La escritora Monika Zgustova publicó en mayo pasado un artículo en el diario El País en el que desarrolla la tesis de que Vladimir Putin cree que la guerra fría no fue más que la continuación de la Segunda Guerra Mundial, que asiste a Rusia el derecho a recuperar territorios perdidos con la desaparición de la Unión Soviética y que debe Rusia compartir algo más que seguridad con Europa, de Vladivostok, extremo oriental de Siberia, a Lisboa. Zgustova se remite al discurso pronunciado por Putin en la Conferencia de Seguridad de Múnich de 2007, donde expuso un programa específico de reparación de cuanto perdió Rusia a causa del hundimiento de la URSS, “la mayor catástrofe geoestratégica del siglo XX”, en opinión del presidente de Rusia.

El recordatorio de Zgustova es explicativo de lo sucedido en años siguientes y también del error de cálculo cometido por la OTAN en términos de seguridad al alcanzar la frontera oriental de Rusia. Cuando en el transcurso de la reunión de la Alianza celebrada en abril de 2008 en Bucarest, a la que asistió Putin, se abrió la puerta al ingreso de Ucrania y Georgia, en el Kremlin sonaron todas las alarmas. En agosto de aquel año, Rusia absorbió parte del territorio georgiano al final de una corta guerra, y a partir de entonces y hasta hoy las relaciones de Occidente con Rusia no hicieron más que degradarse. Al mismo tiempo, la competencia de China y Estados Unidos, exacerbada al extremo durante la presidencia de Donald Trump y dejada tal cual por Joe Biden, hizo posible la consagración de la alianza estratégica de Moscú con Pekín que permite al presidente Xi Jinping surfear en un mar de ambigüedades a propósito de la guerra en Ucrania.

Una política menos expansiva de la OTAN es posible que hubiese evitado el paroxismo del último año, pero es dudoso que hubiese llevado a Putin a limitar su enfoque imperial de la historia rusa, de la que fue heredera la Unión Soviética y la articulación a su alrededor de un espacio de seguridad, el cinturón de países alineados en el Pacto de Varsovia.

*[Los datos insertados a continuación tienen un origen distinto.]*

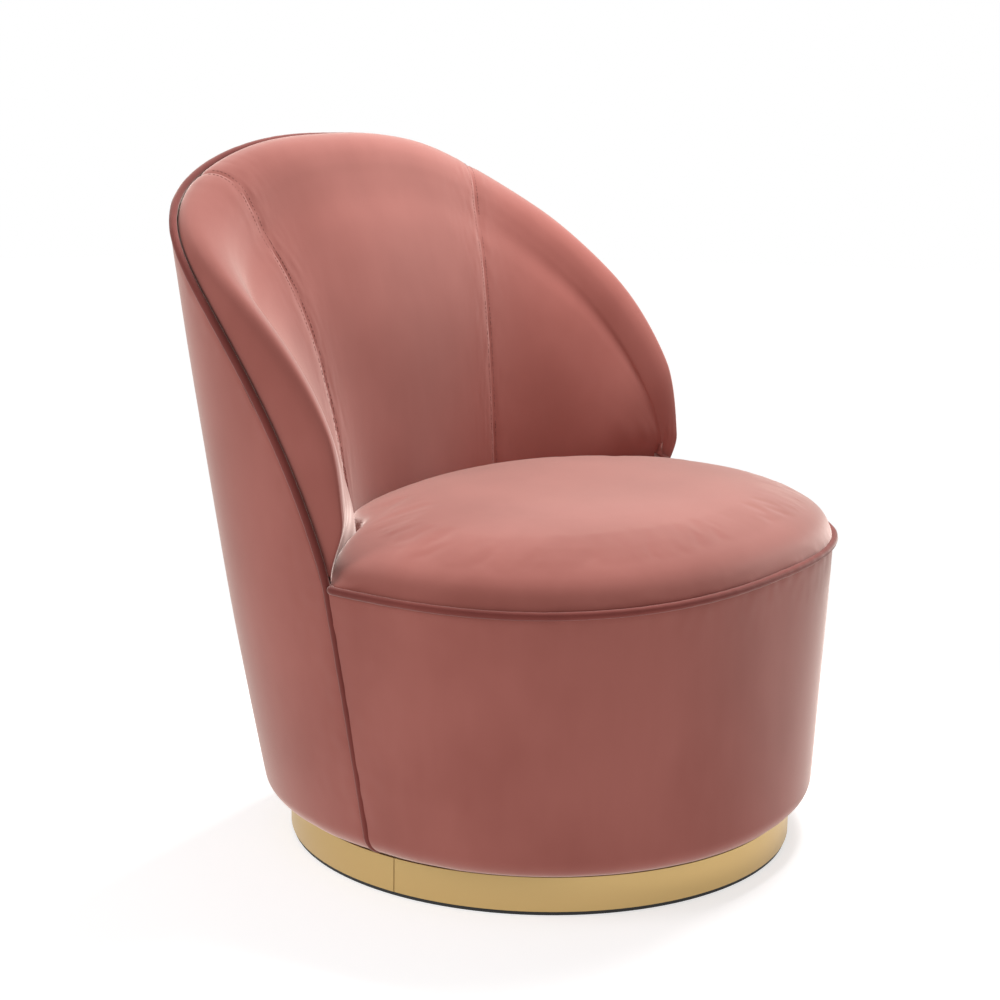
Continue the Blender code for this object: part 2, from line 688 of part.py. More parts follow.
def main():
    """Build the chair."""
    clear_scene()
    plinth = add_axis("plinth_root", (0.0, 0.0, 0.0))
    chair = add_axis("swivel_axis", (0.0, AXIS_Y, BALL_Z))
    cage = add_axis("ball_cage_axis", (0.0, AXIS_Y, BALL_Z))
    for axis in (chair, cage):
        axis.parent = plinth
    build_plinth(plinth)
    build_bearing(plinth, cage, chair)
    build_frame(chair)
    build_springs(chair)
    build_outer_back(chair)
    build_front(chair)
    build_welts(chair)
    build_back_pads(chair)
    build_seat(chair)


main()
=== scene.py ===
"""Velvet tub chair on a brass-banded swivel plinth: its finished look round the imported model.

Metres, +Z up, the floor at Z = 0, and the sitter faces -Y. Angles called theta run round
the upholstered body from its rear centre, positive towards +X.
"""
import json
import logging
import math
from collections.abc import Callable, Iterable, Sequence
from dataclasses import dataclass, field
from enum import Enum

import bmesh
import bpy
from mathutils import Matrix, Vector, noise


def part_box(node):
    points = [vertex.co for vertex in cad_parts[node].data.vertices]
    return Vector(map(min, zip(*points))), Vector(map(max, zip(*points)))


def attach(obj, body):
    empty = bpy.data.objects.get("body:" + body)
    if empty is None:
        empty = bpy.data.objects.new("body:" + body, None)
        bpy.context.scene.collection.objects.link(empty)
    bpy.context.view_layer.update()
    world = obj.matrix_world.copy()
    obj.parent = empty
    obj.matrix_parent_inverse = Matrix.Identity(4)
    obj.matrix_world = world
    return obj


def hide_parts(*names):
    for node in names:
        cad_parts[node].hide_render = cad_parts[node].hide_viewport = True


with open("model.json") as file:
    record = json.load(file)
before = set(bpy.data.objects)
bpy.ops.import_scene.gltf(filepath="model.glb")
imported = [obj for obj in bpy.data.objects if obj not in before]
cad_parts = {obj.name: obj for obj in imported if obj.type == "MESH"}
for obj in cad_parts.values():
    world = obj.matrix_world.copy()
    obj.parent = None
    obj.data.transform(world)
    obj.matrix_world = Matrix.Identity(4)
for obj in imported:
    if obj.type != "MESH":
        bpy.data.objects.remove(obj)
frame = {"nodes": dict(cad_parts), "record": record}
log = logging.getLogger("tub_chair")

Colour = tuple[float, float, float]
Piece = bpy.types.Object


class Body(Enum):
    """The rigid bodies that finished pieces ride on."""

    PLINTH = "plinth"
    CHAIR = "chair"


# ---------------------------------------------------------------- shader groups

class Sheet:
    """A node tree with short ways to add and join nodes."""

    def __init__(self, tree: bpy.types.NodeTree) -> None:
        """Work on a node tree.

        Args:
            tree: The tree of a material, a world or a group.
        """
        self.tree = tree

    def add(self, kind: str, settings: dict | None = None, **values: object) -> bpy.types.Node:
        """Add a node.

        Args:
            kind: The node's type name, without its ShaderNode prefix.
            settings: Properties of the node itself.
            values: Input sockets, spaces in their names as underscores, set or linked.

        Returns:
            The new node.
        """
        node = self.tree.nodes.new(kind if kind.startswith("Node") else "ShaderNode" + kind)
        for key, value in (settings or {}).items():
            setattr(node, key, value)
        for key, value in values.items():
            self.feed(node.inputs[key.replace("_", " ")], value)
        return node

    def feed(self, socket: bpy.types.NodeSocket, value: object) -> None:
        """Link another socket to a socket, or set its value; a colour is set opaque."""
        if isinstance(value, bpy.types.NodeSocket):
            self.tree.links.new(value, socket)
        elif socket.type == "RGBA":
            socket.default_value = (*value, 1.0)
        else:
            socket.default_value = value

    def math(self, operation: str, *values: object) -> bpy.types.NodeSocket:
        """A math node's result from numbers or sockets."""
        node = self.add("Math", {"operation": operation})
        for socket, value in zip(node.inputs, values):
            self.feed(socket, value)
        return node.outputs[0]

    def span(self, value: bpy.types.NodeSocket, low: float, high: float) -> bpy.types.NodeSocket:
        """A value stretched so that low becomes 0 and high becomes 1, held between them."""
        node = self.add("MapRange", {"interpolation_type": "SMOOTHSTEP"}, Value=value)
        node.inputs["From Min"].default_value = low
        node.inputs["From Max"].default_value = high
        return node.outputs[0]

    def noise(self, vector: bpy.types.NodeSocket, scale: object, detail: float = 2.0,
              stretch: Colour = (1.0, 1.0, 1.0)) -> bpy.types.NodeSocket:
        """Soft noise on a vector that may be stretched first."""
        place = self.add("Mapping", Vector=vector, Scale=stretch)
        grain = self.add("TexNoise", Vector=place.outputs[0], Scale=scale, Detail=detail)
        return grain.outputs[0]

    def blend(self, share: object, low: Colour, high: Colour) -> bpy.types.NodeSocket:
        """A colour between two by a share."""
        node = self.add("Mix", {"data_type": "RGBA"})
        for number, value in ((0, share), (6, low), (7, high)):
            self.feed(node.inputs[number], value)
        return node.outputs[2]


def shader_group(name: str, ins: dict[str, float], outs: Sequence[str],
                 fill: Callable[[Sheet, bpy.types.Node, bpy.types.Node], None]) -> bpy.types.NodeTree:
    """A shared effect, built once.

    Args:
        name: The group's name.
        ins: Number inputs besides Vector, with their defaults.
        outs: Output names.
        fill: Adds the group's nodes between its input and output nodes.

    Returns:
        The node group.
    """
    group = bpy.data.node_groups.get(name)
    if group is None:
        group = bpy.data.node_groups.new(name, "ShaderNodeTree")
        face = group.interface
        face.new_socket("Vector", in_out="INPUT", socket_type="NodeSocketVector")
        for key, value in ins.items():
            face.new_socket(key, in_out="INPUT", socket_type="NodeSocketFloat").default_value = value
        for key in outs:
            face.new_socket(key, in_out="OUTPUT", socket_type="NodeSocketFloat")
        sheet = Sheet(group)
        fill(sheet, sheet.add("NodeGroupInput"), sheet.add("NodeGroupOutput"))
    return group


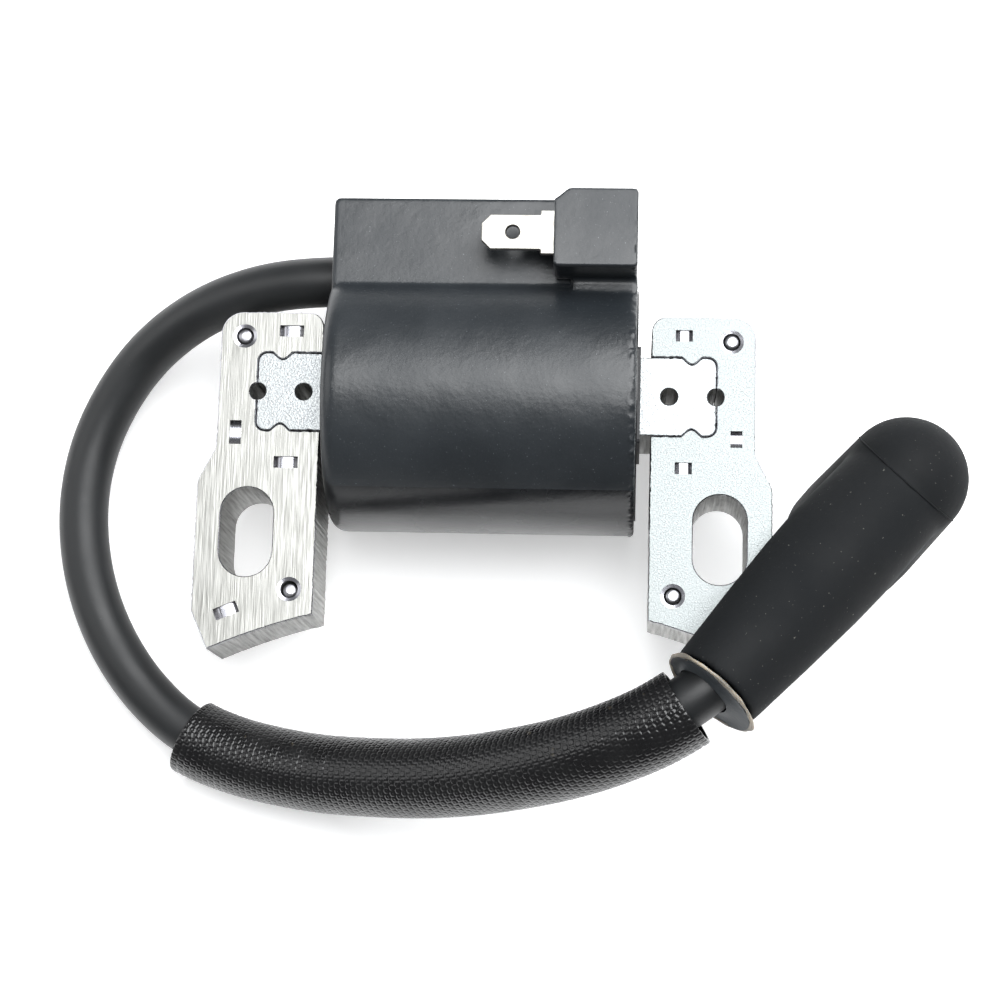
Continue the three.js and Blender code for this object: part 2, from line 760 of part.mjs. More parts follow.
function lead() {
  const along = new Stretch(leadCurve, 0, JACKET_END);
  const wire = new Stretch(leadCurve, CONDUCTOR_START, CONDUCTOR_END);
  const cover = new Stretch(leadCurve, SLEEVE_START, SLEEVE_END);
  const jacket = ring(LEAD_RADIUS, LEAD_BORE, 12);
  const sleeve = tubeAlong(
    "lead_sleeve",
    ring(SLEEVE_RADIUS, SLEEVE_BORE, 12),
    cover,
    SLEEVE_STEPS,
    BRAID,
  );
  sleeve.position.set(...SLEEVE_SAG);
  return [
    highTensionPin(),
    tubeAlong("lead_jacket", jacket, along, LEAD_STEPS, RUBBER),
    tubeAlong("lead_conductor", disc(CONDUCTOR_RADIUS, 8), wire, LEAD_STEPS, COPPER),
    sleeve,
  ];
}

// ---- boot -------------------------------------------------------------------------------

// In the boot's own frame, X runs from the elbow to the collar and the plug tube hangs down.
function place(group) {
  group.position.set(...BOOT_CENTRE);
  group.rotation.order = "ZYX";
  group.rotation.set(radians(-BOOT_ROLL), radians(-BOOT_PITCH), radians(BOOT_HEADING + 180));
  return group;
}

// A turned body on the plug tube's axis; the profile is a list of [radius, depth below centre].
function hanging(profile, sides) {
  const points = profile.map(([radius, depth]) => new THREE.Vector2(radius, -depth));
  const lean = radians(ELBOW_LEAN);
  return new THREE.LatheGeometry(points, sides).rotateX(Math.PI / 2).rotateY(-lean);
}

function dome(radius, steps) {
  const points = [];
  for (let i = 0; i < steps; i += 1) {
    const angle = (Math.PI / 2) * (i / steps);
    points.push([radius * Math.sin(angle), -radius * Math.cos(angle)]);
  }
  return points;
}

function bootShell() {
  const body = turned(
    [
      [0, 0],
      [BOOT_HEAD_RADIUS, 0],
      [BOOT_HEAD_RADIUS - 0.2, BOOT_LENGTH * 0.45],
      [BOOT_COLLAR_RADIUS, BOOT_LENGTH],
      [0, BOOT_LENGTH],
    ],
    24,
    0,
    0,
  );
  const tube = hanging(
    [
      ...dome(BOOT_HEAD_RADIUS, 6),
      [BOOT_HEAD_RADIUS, 0],
      [TUBE_RADIUS, TUBE_LENGTH - 6],
      [TUBE_RADIUS, TUBE_LENGTH],
      [0, TUBE_LENGTH],
    ].reverse(),
    24,
  );
  const leadBore = turned(
    [
      [0, 2],
      [BOOT_BORE, 2],
      [BOOT_BORE, BOOT_LENGTH - BOOT_FLARE_DEPTH],
      [BOOT_FLARE, BOOT_LENGTH + 0.5],
      [0, BOOT_LENGTH + 0.5],
    ],
    24,
    0,
    0,
  );
  const plugBore = hanging(
    [[0, TUBE_LENGTH + 1], [TUBE_BORE, TUBE_LENGTH + 1], [TUBE_BORE, -3], [0, -3]],
    24,
  );
  const shape = cut(join(solid(body), solid(tube)), solid(leadBore), solid(plugBore));
  return piece("boot_shell", shell(shape), RUBBER);
}

// A thin disc that closes the boot's mouth; the lead's bend begins here, so its hole is off centre.
function collarSeal() {
  const left = BOOT_LENGTH + GAP;
  const shape = disc(SEAL_RADIUS, 32);
  shape.holes.push(disc(SEAL_HOLE.radius, 24, SEAL_HOLE.y, SEAL_HOLE.z));
  return piece("collar_seal", beam(shape, left, left + SEAL_THICKNESS), SILICONE);
}

function crimpFerrule() {
  const { inner, outer, start, end } = FERRULE;
  const profile = [[inner, start], [outer, start], [outer, end], [inner, end], [inner, start]];
  return piece("crimp_ferrule", turned(profile, 12, 0, 0), BRASS);
}

function plugClip() {
  const { outer, inner, start, flange, base, end } = CLIP;
  const profile = [
    [0, base],
    [inner, base],
    [inner, end],
    [outer, end],
    [outer, flange],
    [TUBE_BORE - GAP, flange],
    [TUBE_BORE - GAP, start],
    [0, start],
  ];
  return piece("plug_clip", hanging(profile, 16), BRASS);
}

const coil = new THREE.Group();
coil.add(
  coreBar(),
  leg("left_leg", -1),
  leg("right_leg", 1),
  ...rivets(),
  housing(),
  potting(),
  primaryBobbin(),
  primaryWinding(),
  secondaryBobbin(),
  secondaryWinding(0),
  secondaryWinding(1),
  secondaryWinding(2),
  ...ignitionModule(),
  groundStrap(),
  stopTerminal(),
  ...lead(),
);
const leadEnd = place(new THREE.Group());
leadEnd.add(crimpFerrule(), collarSeal());
const boot = place(new THREE.Group());
boot.add(bootShell(), plugClip());
const part = new THREE.Group();
part.add(coil, leadEnd, boot);

export default part;
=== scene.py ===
# %% Load the coil's frame
import json
import math
import random

import bmesh
import bpy
import numpy as np
from mathutils import Matrix, Vector
from mathutils import noise as lumps
from mathutils.bvhtree import BVHTree
from mathutils.geometry import tessellate_polygon

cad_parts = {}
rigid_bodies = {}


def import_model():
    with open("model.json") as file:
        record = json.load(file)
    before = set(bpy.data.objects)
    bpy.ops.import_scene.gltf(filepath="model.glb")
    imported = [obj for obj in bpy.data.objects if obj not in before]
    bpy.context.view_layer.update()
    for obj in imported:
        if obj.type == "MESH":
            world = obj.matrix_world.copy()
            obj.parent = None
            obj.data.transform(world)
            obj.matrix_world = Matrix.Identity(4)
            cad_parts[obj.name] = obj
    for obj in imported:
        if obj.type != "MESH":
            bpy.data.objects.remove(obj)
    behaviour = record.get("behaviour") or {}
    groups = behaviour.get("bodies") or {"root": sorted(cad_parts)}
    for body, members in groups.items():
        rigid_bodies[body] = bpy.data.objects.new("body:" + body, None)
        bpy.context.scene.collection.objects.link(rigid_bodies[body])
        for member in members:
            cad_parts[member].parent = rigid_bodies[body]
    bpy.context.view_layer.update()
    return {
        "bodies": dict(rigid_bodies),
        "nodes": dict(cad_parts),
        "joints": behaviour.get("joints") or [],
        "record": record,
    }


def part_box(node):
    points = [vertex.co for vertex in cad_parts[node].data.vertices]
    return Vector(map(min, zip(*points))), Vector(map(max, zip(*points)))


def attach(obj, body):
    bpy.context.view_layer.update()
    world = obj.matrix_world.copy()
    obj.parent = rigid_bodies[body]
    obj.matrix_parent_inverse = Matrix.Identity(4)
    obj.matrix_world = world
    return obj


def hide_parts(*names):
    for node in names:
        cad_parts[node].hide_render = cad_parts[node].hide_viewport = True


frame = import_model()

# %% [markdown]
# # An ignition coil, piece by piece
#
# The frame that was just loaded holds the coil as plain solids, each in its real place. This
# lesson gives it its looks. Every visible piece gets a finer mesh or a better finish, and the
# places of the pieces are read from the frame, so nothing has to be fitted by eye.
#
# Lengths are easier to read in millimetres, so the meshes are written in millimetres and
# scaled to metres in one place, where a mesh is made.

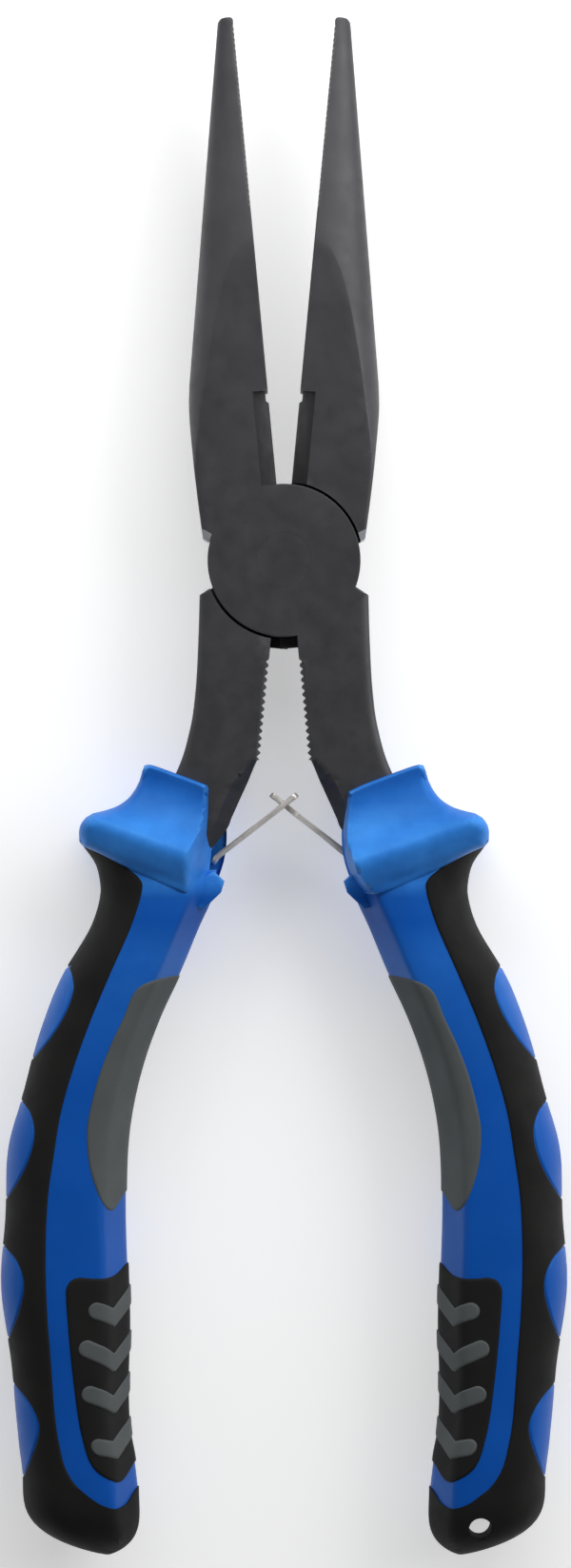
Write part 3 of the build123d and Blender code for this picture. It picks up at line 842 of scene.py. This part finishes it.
# how steeply the inner side falls, by distance below the pivot
SIDE_SLOPE_AT = (31.0, 35.0, 38.5, 42.0, 45.0)
SIDE_SLOPE, SIDE_OUT_SLOPE = (5.5, 4.0, 2.9, 2.3, 1.85), (12.0, 12.0, 10.0, 7.0, 3.6)


def guard_outline(inner_side):
    """The guard from above: top edge, inner side, lip, horn and flare, anticlockwise."""
    side = smooth_curve(inner_side)
    top_edge = smooth_curve([(19.4, -29.1), (19.1, -28.25), (18.35, -27.75), (14.4, -29.1), (10.6, -30.55),
                             (side[0, 0] + 0.45, side[0, 1] + 0.75)])
    lip = smooth_curve([(10.7, -45.3), (12.6, -45.35), (15.0, -44.65), (19.2, -42.85), (22.0, -41.4),
                        (24.9, -39.9), (27.2, -38.9)])
    horn = smooth_curve([(27.75, -38.2), (27.85, -37.1), (27.6, -35.9), (26.9, -34.95)])
    flare = smooth_curve([(25.9, -34.35), (24.4, -34.0), (22.7, -33.4), (21.25, -32.4), (20.3, -31.2),
                          (19.65, -29.9)])
    return outline_of([(top_edge, 0.5), (side, 0.35), (lip, (0.35, 0.8)), (horn, 1.5), (flare, (1.5, 1.1))])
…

De todos los grandes imperios que llegaron hasta el siglo XX, Rusia fue el único que no pasó por un proceso de descolonización y adecuación de sus dimensiones a nuevas realidades, y su condición de Estado-continente quedó siempre a salvo, incluso en sus periodos de mayor incertidumbre, con el doble influjo europeo y asiático, separado por los Urales. El proyecto político de Putin es depositario de ese legado, transfigurado en un nacionalismo sin fronteras que entiende que es inseparable de Rusia todo espacio de mayoría rusófona -el Donbás lo es-, aunque tal doctrina violente el statu quo con grave riesgo.

En 1999, el periodista italiano Antonio Polito hizo una larga entrevista a Eric Hobsbawm, publicada luego en forma de libro. Entre los muchos asuntos abordados, el gran historiador se refiere a la naturaleza de los regímenes comunistas y específicamente al soviético, a la herencia dejada por la naturaleza “genuinamente nacional” que tuvo la Segunda Guerra Mundial. Y precisa: “Cuando nos preguntamos qué es lo que el comunismo ha dejado en Rusia, debemos prestar gran atención a la experiencia de la guerra”. Lo que le lleva a formular la siguiente tesis, de aplicación en algunos de los estados surgidos de la descomposición de la URSS: “Allí donde había formas preexistentes de nacionalismo, que tal vez no eran necesariamente antisoviéticas, estas se vieron obligadas por la historia a desempeñar un nuevo papel, mayor y más importante”. El aserto vale para la comunidad ucraniana y también para una parte de la minoría de cultura rusa en Ucrania.

¿Puede darse salida a la guerra mediante alguna fórmula negociada sin que antes enmudezcan las proclamas nacionalistas? ¿Cabe afrontar el debate sobre la seguridad en medio de intangibles emocionales mientras subsista la utilización interesada de los rasgos identitarios de dos comunidades? Quizá se pueda soslayar en Múnich el factor nacional al que Vladimir Putin se remite desde mucho antes de que estallara la guerra, pero en el campo de batalla de la propaganda a todas horas la defensa de la nación heredada, del imperio recibido, tiene un peso específico enorme, es un ingrediente prepolítico que permite al régimen ruso soslayar el daño infligido a la seguridad colectiva en Europa y también a escala global cuya reparación no hay forma de adivinar.